Ted Botha is a best-selling author and journalist who has written for a wide array of newspapers and magazines across the world, including The New York Times, Esquire, Condé Nast Traveler, Outside, The Sunday Times, the Los Angeles Times, and many others. He has also worked as an editor for the Reuters news agency in New York.

His books have been reviewed in The New York Times, the Wall Street Journal, and Entertainment Weekly, and have been described as “enthralling,” “electrifying,” and “highly readable.” Besides narrative non-fiction, where he dives into forgotten stories from history, and memoir, he has written true crime and travelogues about far-flung corners of the world. 

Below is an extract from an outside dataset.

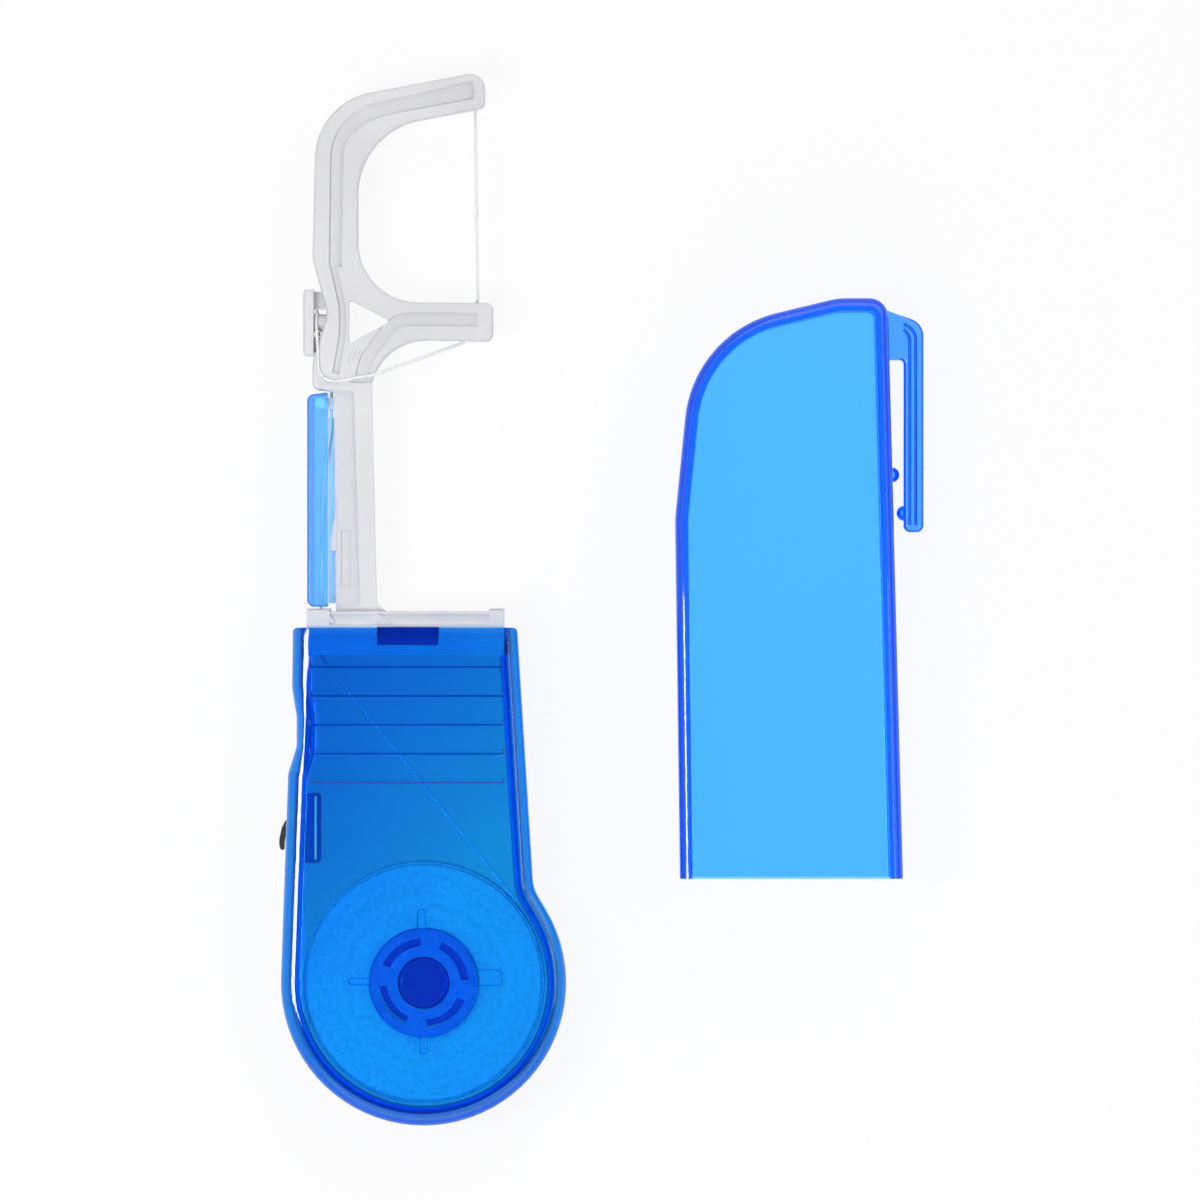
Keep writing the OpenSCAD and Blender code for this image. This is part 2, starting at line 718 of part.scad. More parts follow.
// Outer layer of turns: a helix whose two ends run straight for one floss thickness
function turn_point(i) =
    let (a = leave_angle - 360 * i / ring_count)
    [turn_r * cos(a), turn_r * sin(a), turn_z - i * turn_pitch / ring_count];
function turn_way(i) = unit(turn_point(i - 1) - turn_point(i + 1));
turns = concat([turn_point(0) + turn_way(0) * floss_d], [for (i = [0 : turn_last]) turn_point(i)],
               [turn_point(turn_last) - turn_way(turn_last) * floss_d]);
// Least gap between the tube and itself, measured between points at least half a turn apart
winding_gap = min([for (i = [0 : ring_count])
    for (j = [i + ring_count / 2 : min(i + 2 * ring_count, len(turns) - 1)]) norm(turns[i] - turns[j])]) - floss_d;
echo(winding_gap = winding_gap, loops = loops);

module floss_winding() {
    color("white") {
        translate([0, 0, wind_z]) difference() {
            cylinder(r = drum_r, h = wind_w);
            translate([0, 0, -over]) cylinder(r = core_r + spin_fit, h = wind_w + 2 * over);
        }
        swept(turns, floss_d / 2, 6);
    }
}

// A bend drawn as a curve that starts and ends at the given length from the corner
function bend(p, q, s, d) =
    d == 0 ? [q] : let (a = q + unit(p - q) * d, b = q + unit(s - q) * d)
    [for (i = [0 : bend_steps])
        let (t = i / bend_steps) (1 - t) * (1 - t) * a + 2 * t * (1 - t) * q + t * t * b];
// Most of one turn round the cleat's neck
wrap = [for (i = [0 : wrap_rings - 1])
    let (a = 90 - 360 * i / wrap_rings)
    [wrap_start + wrap_pitch * i / wrap_rings, cleat_y + wrap_r * cos(a), mid_z + wrap_r * sin(a)]];
// The whole strand
strand_n = len(route);
strand = concat([route[0][0]],
    [for (i = [1 : strand_n - 1])
        each bend(route[i - 1][0], route[i][0], i < strand_n - 1 ? route[i + 1][0] : wrap[0], route[i][1])],
    wrap);

module floss_strand() {
    color("white") swept(strand, floss_d / 2, 8);
}

// Steel strip in its pocket, with one barb bent out along the wall
module cutter_blade() {
    bend_x = barb_x - barb_out;
    bend_y = window_y - barb_drop * barb_bend_share;
    tip_x = barb_x - barb_out * barb_tip_share;
    tip_y = window_y - barb_drop;
    half = steel_t / 2;
    color([0.12, 0.12, 0.13]) {
        block([cutter_x, cutter_bottom, cutter_z], [cutter_x + steel_t, cutter_y, cutter_z + cutter_w]);
        prism([[cutter_x + sink, window_y + half], [barb_x, window_y + half],
               [bend_x, bend_y], [tip_x, tip_y],
               [tip_x + steel_t, tip_y], [bend_x + steel_t, bend_y], [barb_x + half, window_y - half],
               [cutter_x + sink, window_y - half]],
              cutter_z, cutter_z + cutter_w);
    }
}

// Outline of the cap where it sits on the head, carried on past its open end
cap_outline = rounded([
    [-cap_left, mouth_y - over - cap_wall, 0],
    [cap_right, mouth_y - over - cap_wall, 0],
    [cap_right, mouth_y, 0],
    [cap_right - cap_narrow, cap_top, cap_edge_r * 2],
    [crown_w / 2, cap_top, shoulder_r / 2],
    [-cap_left + shoulder_in, cap_top - shoulder_drop, shoulder_r],
    [-cap_left - cap_bulge, mouth_y + cap_len * bulge_share, shoulder_r],
    [-cap_left, mouth_y, 0]
]);

// Cap with its pocket clip, one moulding
module cap_shell() {
    color([0.28, 0.69, 1.0, 0.6]) translate(cap_move) difference() {
        union() {
            stacked(cap_outline,
                    concat(edge_levels(0, cap_edge_r, -1), edge_levels(housing_t, cap_edge_r, 1)));
            pocket_clip();
        }
        prism(inset(cap_outline, cap_wall), cap_face, housing_t - cap_face);
        block([-2 * grip_r, mouth_y - over - 2 * cap_wall, -over], [2 * grip_r, mouth_y, housing_t + over]);
    }
}

// Place of the cap's right face at height y
function cap_side(y) = cap_right - cap_narrow * (y - mouth_y) / cap_len;

// Hooked bar, the dome on the cap and the lug on the bar
module pocket_clip() {
    bridge_y = cap_top - clip_drop;
    end_y = bridge_y - clip_len;
    root_x = cap_side(bridge_y) - cap_wall / 2;
    in_x = cap_side(dome_y) + clip_gap;
    out_x = in_x + clip_t;
    prism(rounded([[root_x, bridge_y - bridge_h - clip_drop / 2, 0],
                   [in_x, bridge_y - bridge_h - clip_drop / 2, clip_end_round / 2],
                   [in_x, end_y, clip_end_round], [out_x, end_y, clip_end_round],
                   [out_x, bridge_y - clip_end_round, clip_round], [root_x, bridge_y + clip_end_round, 0]]),
          mid_z - clip_w / 2, mid_z + clip_w / 2);
    translate([cap_side(dome_y), dome_y, mid_z]) sphere(r = dome_r);
    translate([in_x + lug_r / 8, lug_y, mid_z]) sphere(r = lug_r);
}

rear_shell();
front_cover();
floss_head();
lock_lever();
roll_core();
floss_winding();
floss_strand();
cutter_blade();
cap_shell();
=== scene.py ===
"""Looks of a refillable floss holder: a blue housing with its roll, a white fork head and its cap."""

import math

import bmesh
import bpy
from mathutils import Matrix, Vector


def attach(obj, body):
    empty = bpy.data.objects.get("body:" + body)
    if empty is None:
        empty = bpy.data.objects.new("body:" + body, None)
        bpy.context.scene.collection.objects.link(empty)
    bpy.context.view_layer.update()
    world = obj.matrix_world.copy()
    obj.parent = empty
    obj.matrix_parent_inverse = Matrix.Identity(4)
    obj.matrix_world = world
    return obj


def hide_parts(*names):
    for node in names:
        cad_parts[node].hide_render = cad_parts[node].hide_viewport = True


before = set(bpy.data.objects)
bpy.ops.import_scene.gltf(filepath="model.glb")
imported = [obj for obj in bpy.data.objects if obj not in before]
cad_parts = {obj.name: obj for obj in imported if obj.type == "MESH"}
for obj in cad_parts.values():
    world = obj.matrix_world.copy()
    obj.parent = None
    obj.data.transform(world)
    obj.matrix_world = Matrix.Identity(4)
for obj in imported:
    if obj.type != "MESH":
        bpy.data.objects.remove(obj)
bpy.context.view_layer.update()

# The set: the holder lies on its back on a white table and is photographed from straight above.
# A long lens keeps the edges upright; a narrow strip lamp on the left draws the thin white
# highlight along the housing, and large soft lamps do the rest. Sizes are in mm, times MM in metres.
MM = 0.001
view_middle = (22.0, 47.75)
lens_height = 1508.0
lens_mm = 360.0
eye = bpy.data.cameras.new("overhead_camera")
eye.lens = lens_mm
eye.sensor_width = 36.0
eye.clip_start = 0.01
eye.clip_end = 20.0
eye_object = bpy.data.objects.new("overhead_camera", eye)
eye_object.location = (view_middle[0] * MM, view_middle[1] * MM, lens_height * MM)
bpy.context.scene.collection.objects.link(eye_object)
bpy.context.scene.camera = eye_object
bpy.context.scene.view_settings.view_transform = "Standard"


def shade(code):
    """The linear colour of an sRGB hex value."""
    parts = [int(code[i:i + 2], 16) / 255 for i in (1, 3, 5)]
    return tuple(c / 12.92 if c <= 0.04045 else ((c + 0.055) / 1.055) ** 2.4 for c in parts) + (1.0,)


def add(tree, kind, sockets=(), **looks):
    """One node with its settings; a socket's value is a number, a colour or another node's output."""
    node = tree.nodes.new(kind)
    for name, value in looks.items():
        setattr(node, name, value)
    for name, value in dict(sockets).items():
        if isinstance(value, bpy.types.NodeSocket):
            tree.links.new(value, node.inputs[name])
        else:
            node.inputs[name].default_value = value
    return node


def ramp(tree, source, stops):
    """A colour ramp over source with stops (place, hex colour)."""
    node = add(tree, "ShaderNodeValToRGB", {"Fac": source})
    bar = node.color_ramp
    while len(bar.elements) < len(stops):
        bar.elements.new(0.5)
    for stop, (place, code) in zip(bar.elements, stops):
        stop.position = place
        stop.color = shade(code)
    return node.outputs["Color"]


def fresh_material(name):
    """A new material and its empty node tree."""
    material = bpy.data.materials.new(name)
    material.use_nodes = True
    material.node_tree.nodes.clear()
    return material, material.node_tree


# Matt white table: for the lens, and for what is seen through or mirrored in the plastic, it is
# nearly pure white, with some room left for the object's own shadow.
table_z = -0.4
bpy.ops.object.select_all(action="DESELECT")
bpy.ops.mesh.primitive_plane_add(size=3.0, location=(0.0, 0.05, table_z * MM))
table = bpy.context.object
table.name = "white_table"
table_paint, tree = fresh_material("white table, matt paint")
seen = add(tree, "ShaderNodeLightPath")
lens_or_glass = add(tree, "ShaderNodeMath", {0: seen.outputs["Is Camera Ray"],
                                             1: seen.outputs["Is Transmission Ray"]}, operation="MAXIMUM")
any_sight = add(tree, "ShaderNodeMath", {0: lens_or_glass.outputs[0], 1: seen.outputs["Is Glossy Ray"]},
                operation="MAXIMUM")
share = add(tree, "ShaderNodeMath", {0: any_sight.outputs[0], 1: 0.9}, operation="MULTIPLY")
matt = add(tree, "ShaderNodeBsdfDiffuse", {"Color": shade("#F2F2F2")})
glow = add(tree, "ShaderNodeEmission", {"Color": shade("#FFFFFF"), "Strength": 1.0})
table_mix = add(tree, "ShaderNodeMixShader", {0: share.outputs[0], 1: matt.outputs[0], 2: glow.outputs[0]})
add(tree, "ShaderNodeOutputMaterial", {"Surface": table_mix.outputs[0]})
table.data.materials.append(table_paint)

# A white tent around the table: even light from the sides, and darker overhead where the lens looks in.
tent = bpy.data.worlds.new("white tent")
bpy.context.scene.world = tent
tent.use_nodes = True
tree = tent.node_tree
tree.nodes.clear()
way = add(tree, "ShaderNodeSeparateXYZ", {0: add(tree, "ShaderNodeTexCoord").outputs["Generated"]})
tent_shade = ramp(tree, way.outputs["Z"],
                  [(0.0, "#C0C0C0"), (0.5, "#A2A2A4"), (0.84, "#3A3A3C"), (1.0, "#1C1C1E")])
seen = add(tree, "ShaderNodeLightPath")
lens_or_glass = add(tree, "ShaderNodeMath", {0: seen.outputs["Is Camera Ray"],
                                             1: seen.outputs["Is Transmission Ray"]}, operation="MAXIMUM")
backdrop = add(tree, "ShaderNodeMix",
               {"Factor": lens_or_glass.outputs[0], 6: tent_shade, 7: shade("#FFFFFF")}, data_type="RGBA")
tent_glow = add(tree, "ShaderNodeBackground", {"Color": backdrop.outputs[2], "Strength": 1.0})
add(tree, "ShaderNodeOutputWorld", {"Surface": tent_glow.outputs[0]})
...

So, in the pages of his books and articles you are as likely to read about a serial killer from 1930 as a Hollywood-era mogul you’d never heard of and the Babylon he created in Africa 1919; or how a group of modern-day conservationists are reviving hundreds of islands in the Seychelles and bringing back birds and animals that were once wiped out; or about the denizens of New York who troll the streets by night in search of treasure in other people’s garbage; or the chaotic inner life of a corrupt, drug-infested residential building in Manhattan 

His book “The Girl with the Crooked Nose,” the bizarre true story of a unique forensic artist in Philadelphia, has been considered by the producers of the blockbuster The Perfect Storm as well as for a streaming series, so watch this space for when it finally comes out ... 

He is passionate about traveling, especially by train – the more out-of-the-way, the better – as well as good coffee, swimming in oceans, animals, conservation, and movies, old and new. His next book is about two chaotic and unlikely American expeditions through Africa in 1919 that led to tragedy, mutiny, triumph … and a movie.